### PROBLEM DETAILS
Give back only the lines in the records below from the one with "for name, shapes" to the one with "if empty is", both inclusive, word for word.

### MATERIAL
** START **
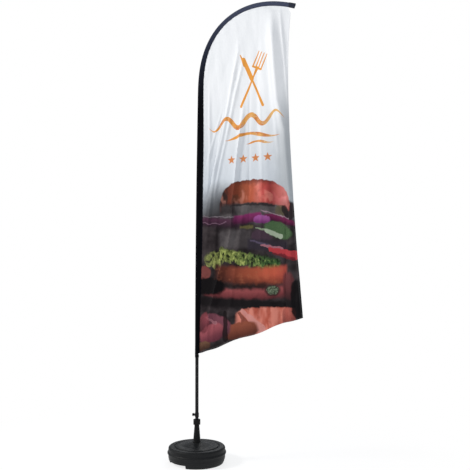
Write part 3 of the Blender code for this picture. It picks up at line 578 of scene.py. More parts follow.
def makeFibreglass(groups):
    # pultruded glass rod: long fibres in dark resin
    material, tree, shader = startMaterial("fibreglassRod", IOR=1.52)
    place = objectPlace(tree)
    fibres = noise(tree, stretched(tree, place, (1, 1, 0.01)), 1600.0, 3.0, 0.6)
    grain = useGroup(tree, groups["grain"], {"Vector": place, "Grain": 1200.0, "Blotch": 18.0})
    colour = mixColour(tree, remap(tree, fibres, 0.4, 0.62), paint(24, 25, 27), paint(62, 64, 66))
    tree.links.new(colour, shader.inputs["Base Color"])
    tree.links.new(remap(tree, grain["Patch"], 0.0, 1.0, 0.28, 0.42), shader.inputs["Roughness"])
    bumpInto(tree, shader, fibres, 0.15, 0.0002)
    return material


def makeWater():
    # the ballast: clear water with a faint tint, and small ripples on its top
    material, tree, shader = startMaterial("ballastWater", IOR=1.333, Transmission_Weight=0.9)
    place = objectPlace(tree)
    cloud = noise(tree, place, 8.0, 3.0, 0.5)
    tree.links.new(mixColour(tree, cloud, paint(196, 222, 226), paint(226, 240, 242)),
                   shader.inputs["Base Color"])
    tree.links.new(remap(tree, cloud, 0.3, 0.7, 0.02, 0.08), shader.inputs["Roughness"])
    bumpInto(tree, shader, noise(tree, place, 40.0, 2.0, 0.5), 0.1, 0.002)
    return material


def makeSleeveCloth(name, groups, finish):
    # dark knitted cloth on its own map in metres: u runs round the pocket, v along the mast; towards the top
    # arc its colour is lifted by painted light
    material, tree, shader = startMaterial(
        name, Sheen_Weight=finish["sheen"], Sheen_Roughness=0.4, Sheen_Tint=paint(*finish["sheenTint"]),
        IOR=1.35,
        Specular_IOR_Level=0.14,
    )
    cloth = addNode(tree, "ShaderNodeUVMap", uv_map="clothMap").outputs[0]
    across, along, _ = splitVector(tree, cloth)
    knit = useGroup(tree, groups["knit"], {"Vector": cloth, "Pitch": finish["pitch"]})
    fade = noise(tree, stretched(tree, cloth, (3.0, 1.0, 1.0)), 5.0, 4.0, 0.55)
    lint = remap(tree, noise(tree, cloth, 420.0, 2.0, 0.5), 0.70, 0.78)
    colour = mixColour(tree, remap(tree, fade, 0.35, 0.7), paint(*finish["dark"]), paint(*finish["light"]))
    # painted light: from one distance along the mast to the next the colour turns paler, standing in for the
    # light that the top arc catches
    paintedTopLight = remap(tree, along, finish["paintedLightFrom"], finish["paintedLightTo"])
    colour = mixColour(tree, paintedTopLight, colour, paint(*finish["paintedLightTone"]))
    colour = mixColour(tree, remap(tree, knit["Thread"], 0.0, 1.0, 0.5, 1.0), paint(*finish["deep"]), colour)
    colour = mixColour(tree, times(tree, lint, 0.10), colour, paint(90, 92, 102))
    height = knit["Height"]
    for row in finish["stitchRows"]:
        fromRow = minus(tree, across, row)
        mask = useGroup(tree, groups["stitch"], {"Across": fromRow, "Along": along})["Mask"]
        colour = mixColour(tree, mask, colour, paint(*finish["thread"]))
        height = plus(tree, height, times(tree, mask, 2.0))
    tree.links.new(colour, shader.inputs["Base Color"])
    tree.links.new(remap(tree, fade, 0.3, 0.7, 0.74, 0.88), shader.inputs["Roughness"])
    bumpInto(tree, shader, height, 0.35, 0.0003)
    return material


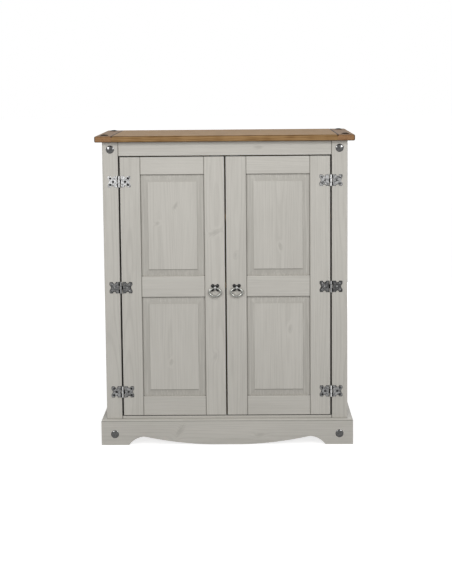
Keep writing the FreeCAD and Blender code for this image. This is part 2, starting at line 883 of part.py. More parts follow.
def make_handle_eye():
    outer = eye_hole_radius + 2 * eye_wire_radius
    eased = outer - eye_wire_radius * eye_ease_share
    shoulder = eye_wire_radius * (1 - eye_ease_share)
    profile = [(eased, -eye_wire_radius), (outer, -shoulder), (outer, shoulder), (eased, eye_wire_radius)]
    loop = faceted(profile, turned_sides)
    hole = Part.makeCylinder(eye_hole_radius, 4 * eye_wire_radius, Vector(0, 0, -2 * eye_wire_radius), upward)
    hole = driven(hole, Vector(-handle_x, eye_y, handle_height), across)
    loop = driven(loop, Vector(-handle_x, eye_y, handle_height), across)
    neck_tip = plate_thickness + 3 * eye_wire_radius / 2
    neck = faceted([(eye_neck_radius, plate_thickness), (eye_neck_radius, neck_tip)], screw_sides)
    stem = driven(joined([neck, eye_shank(0)]), Vector(-handle_x, face_y, handle_height), forward)
    return joined([loop, stem]).cut(hole)


def make_handle_nut():
    nut = faceted([(nut_radius, -door_thickness - nut_thickness), (nut_radius, -door_thickness)], nut_sides)
    return driven(nut.cut(eye_shank(0)), Vector(-handle_x, face_y, handle_height), forward)


def make_handle_ring():
    return placed(wire_ring(ring_radius, ring_wire_radius), -handle_x, eye_y, handle_height - ring_radius)


# Magnetic catches behind the lintel, and the plates that they hold
def magnet_middle():
    return magnet_from_middle + magnet_width / 2


def make_magnet():
    front = face_y + face_rail_thickness
    middle = magnet_middle()
    low = lintel + magnet_rail_overlap - magnet_height
    case = (-middle - magnet_width / 2, -middle + magnet_width / 2,
            front, front + magnet_depth, low, low + magnet_height)
    pole_front = door_back + catch_plate_thickness + catch_gap
    poles = (-middle - pole_width / 2, -middle + pole_width / 2, pole_front, front + overrun,
             low + pole_rise, low + pole_rise + pole_height)
    return joined([solid(case), solid(poles)])


def make_catch_plate():
    middle = magnet_middle()
    low = lintel + magnet_rail_overlap - magnet_height + pole_rise
    half = pole_width / 2 + catch_plate_margin
    return solid((-middle - half, -middle + half, door_back, door_back + catch_plate_thickness,
                  low - catch_plate_margin, low + pole_height))


# Every piece by the name of its node
pieces = {}
pieces["top_panel"], pieces["top_end_left"], pieces["top_end_right"] = make_top()
post_cuts = at_hinge_screws(screw_shank(0), -1) + [dome_hole(*place) for place in post_dome_places()]
front_post, back_post = make_posts(post_cuts)
pieces["face_top_rail"], pieces["face_bottom_rail"] = make_face_rails()
pieces["back_top_rail"], pieces["back_bottom_rail"] = make_back_rails()
side_top_rail, side_bottom_rail = make_side_rails()
side_panel = make_side_panel()
pieces["back_boards"] = make_back_boards()
pieces["floor_panel"] = make_floor()
pieces["shelf_lower"] = make_shelf(shelf_low_z)
pieces["shelf_upper"] = make_shelf(shelf_high_z)
pieces["shelf_bearers"] = make_bearers()
pieces["plinth_front"], pieces["plinth_left"], pieces["plinth_right"] = make_plinth()
pieces["top_buttons"] = make_buttons()
pieces["dome_nails"] = make_domes()

hinge_stile, meeting_stile, door_rails = make_door_frame()
left_hand = {
    "front_post": front_post,
    "back_post": back_post,
    "side_top_rail": side_top_rail,
    "side_bottom_rail": side_bottom_rail,
    "side_panel": side_panel,
    "door_hinge_stile": hinge_stile,
    "door_meeting_stile": meeting_stile,
    "door_top_rail": door_rails["top"],
    "door_mid_rail": door_rails["mid"],
    "door_bottom_rail": door_rails["bottom"],
    "door_upper_panel": make_door_panel("upper"),
    "door_lower_panel": make_door_panel("lower"),
    "door_hinge_leaves": Part.makeCompound(at_hinges(hinge_leaf(1))),
    "door_hinge_screws": Part.makeCompound(at_hinge_screws(screw(), 1)),
    "handle_plate": make_handle_plate(),
    "handle_eye": make_handle_eye(),
    "handle_nut": make_handle_nut(),
    "handle_ring": make_handle_ring(),
    "catch_plate": make_catch_plate(),
}
for name, shape in left_hand.items():
    pieces[name + "_left"] = shape
    pieces[name + "_right"] = mirrored(shape)

both_hands = {
    "hinge_post_leaves": at_hinges(hinge_leaf(-1)),
    "hinge_pins": at_hinges(hinge_pin()),
    "hinge_post_screws": at_hinge_screws(screw(), -1),
    "catch_magnets": [make_magnet()],
}
for name, shapes in both_hands.items():
    pieces[name] = Part.makeCompound(shapes + [mirrored(shape) for shape in shapes])

os.makedirs("parts", exist_ok=True)
for name, shape in pieces.items():
    shape.exportStep("parts/" + name + ".step")
    print(name, "solids", len(shape.Solids), "valid", shape.isValid(), "volume", round(shape.Volume))
print("pieces", len(pieces))
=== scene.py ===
# %% [markdown]
# # A pine cupboard, grey washed, with a waxed top
# This lesson dresses a cupboard that was drawn and packed as a CAD model. The model
# gives every board, hinge and handle its true place. The lesson adds wood grain, wax,
# metal and soft studio light, and makes the small turned and cast pieces again with
# the smooth curves that the real ones have.

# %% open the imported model
import math
import random
import bmesh
import bpy
from mathutils import Matrix, Vector


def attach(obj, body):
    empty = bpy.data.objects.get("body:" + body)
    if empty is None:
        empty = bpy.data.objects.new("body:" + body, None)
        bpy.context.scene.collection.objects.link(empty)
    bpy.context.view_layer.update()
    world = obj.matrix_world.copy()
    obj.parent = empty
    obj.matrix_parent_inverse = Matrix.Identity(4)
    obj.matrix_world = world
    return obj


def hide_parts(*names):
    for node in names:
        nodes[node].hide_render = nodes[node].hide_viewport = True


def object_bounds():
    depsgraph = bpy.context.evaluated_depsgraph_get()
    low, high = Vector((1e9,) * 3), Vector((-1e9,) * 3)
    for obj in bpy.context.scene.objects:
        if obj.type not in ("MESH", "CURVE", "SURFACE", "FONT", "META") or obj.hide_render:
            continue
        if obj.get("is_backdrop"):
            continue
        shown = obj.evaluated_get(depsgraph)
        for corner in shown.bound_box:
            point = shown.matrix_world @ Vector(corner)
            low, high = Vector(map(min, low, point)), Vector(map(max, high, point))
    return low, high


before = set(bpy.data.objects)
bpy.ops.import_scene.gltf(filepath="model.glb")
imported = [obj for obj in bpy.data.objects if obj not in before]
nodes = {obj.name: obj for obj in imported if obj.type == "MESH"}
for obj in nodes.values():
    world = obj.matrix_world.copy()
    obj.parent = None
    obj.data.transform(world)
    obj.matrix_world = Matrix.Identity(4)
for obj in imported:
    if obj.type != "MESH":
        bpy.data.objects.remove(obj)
cad_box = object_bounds()

# %% [markdown]
# ## The camera
# The photograph was taken from a little over the top's height, with the camera held
# nearly level, so the posts stay upright. Here the camera looks down by a few degrees
# and a small vertical shift of the lens does the rest. A larger shift would be truer
# from the front, but it would push the cupboard out of the frame from other sides.

# %% camera
mm = 0.001
photo_height = 584
focal_pixels = 1216.5
camera_data = bpy.data.cameras.new("camera")
camera_data.sensor_width = 36.0
camera_data.lens = focal_pixels * camera_data.sensor_width / photo_height
camera_data.shift_y = -0.17
camera = bpy.data.objects.new("camera", camera_data)
bpy.context.collection.objects.link(camera)
camera_place = Vector((71.2, -4500.0, 1350.0)) * mm
# The three turns are in radians. A camera looks straight down until it is raised by 90 degrees.
yaw, pitch, roll = 0.0157, -0.1007, -0.0091
camera.matrix_world = (
    Matrix.Translation(camera_place)
    @ Matrix.Rotation(yaw, 4, "Z")
    @ Matrix.Rotation(math.radians(90) + pitch, 4, "X")
    @ Matrix.Rotation(roll, 4, "Z")
)
bpy.context.scene.camera = camera
print("lens", round(camera_data.lens, 1), "mm")

# %% [markdown]
# ## Colours as the eye names them
# Paint and wood are easier to name as they look on a screen, from 0 to 255. Light is
# added up on another scale, so each colour is turned into it once, here.


# %% colour helper
def seen(red, green, blue):
    """A colour as it looks on a screen, as the renderer wants it."""
    def linear(part):
        part /= 255
        return part / 12.92 if part <= 0.04045 else ((part + 0.055) / 1.055) ** 2.4
    return (linear(red), linear(green), linear(blue), 1.0)


print("mid grey", [round(part, 3) for part in seen(128, 128, 128)])

# %% [markdown]
# ## A recipe for materials
# A material is a small net of nodes. The recipe below has a short word for each sum
# that wood and metal need, so that a finish can be read as a few plain lines. A value
# may be a number or what another node gives: feed takes both.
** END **
### COMPLETE ANSWER
for name, shapes in both_hands.items():
    pieces[name] = Part.makeCompound(shapes + [mirrored(shape) for shape in shapes])

os.makedirs("parts", exist_ok=True)
for name, shape in pieces.items():
    shape.exportStep("parts/" + name + ".step")
    print(name, "solids", len(shape.Solids), "valid", shape.isValid(), "volume", round(shape.Volume))
print("pieces", len(pieces))
=== scene.py ===
# %% [markdown]
# # A pine cupboard, grey washed, with a waxed top
# This lesson dresses a cupboard that was drawn and packed as a CAD model. The model
# gives every board, hinge and handle its true place. The lesson adds wood grain, wax,
# metal and soft studio light, and makes the small turned and cast pieces again with
# the smooth curves that the real ones have.

# %% open the imported model
import math
import random
import bmesh
import bpy
from mathutils import Matrix, Vector


def attach(obj, body):
    empty = bpy.data.objects.get("body:" + body)
    if empty is None:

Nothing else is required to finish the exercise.